Nach wenigen Minuten überqueren wir für 60p die Erskine Bridge und erreichen bald darauf das südliche Ende von Loch Lomond (mit Runrig-Cassette, natürlich - obwohl wir später meistens Paddy goes to Holyhead gehört haben). Bilder von Loch Lomond gibt es hier. Die Straße nach Norden hat erst 4, dann nur noch 2 Spuren. Luss heißt ein kleiner Touristenort am Weg, wo wir kurz anhalten, um vor Sonnenuntergang noch ein Foto zu schießen. Man sieht vom Ufer des Loch Lomond die in rötliches Licht getauchte Spitze des Ben Lomond (3194ft), gleich gegenüber. Der Himmel ist klar, das Wetter scheint sich mit jedem Meter, den wir nach Norden kommen, zu bessern.

Wir halten uns immer in Richtung Crianlarich; ab Tarbet wird die A82 ziemlich schmal, ganz so, als wolle sie es dem Loch Lomond gleichtun, das sich mehr und mehr verdünnisiert. Links wird die Straße durch eine Mauer begrenzt, und wenn einem in den engen Kurven LKW entgegenbrausen - die mußten sich nicht erst vor einer Stunde ans Linksfahren gewöhnen! - kann einem ziemlich mulmig werden. Wenn man dann noch einen ortskundigen, ungeduldigen Drängler hinter sich hat, ist es besonders unangenehm, denn Gelegenheit zum Überholen ist hier kaum.
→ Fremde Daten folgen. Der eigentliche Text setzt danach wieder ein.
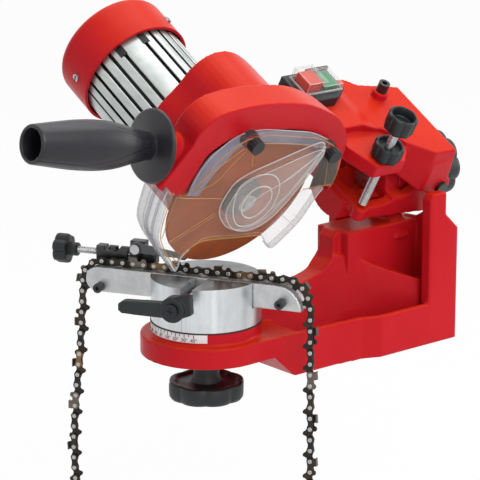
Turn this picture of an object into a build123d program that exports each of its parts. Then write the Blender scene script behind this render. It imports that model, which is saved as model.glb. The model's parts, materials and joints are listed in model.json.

Jetzt sind wir in einer B&B-Unterkunft zwischen Inveraran und Crianlarich gelandet. Eine nette Familie; unseretwegen (oder unseres Geldes wegen, £ 15.00 pro Nase für Bed & Breakfast ist nicht billig) räumt die Tochter ihr Zimmer. (Über B&B habe ich einen eigenen Artikel geschrieben.) Wir plaudern ein wenig, machen noch einen kurzen Spaziergang und lassen uns in die wärmflaschenbehandelten Betten plumpsen.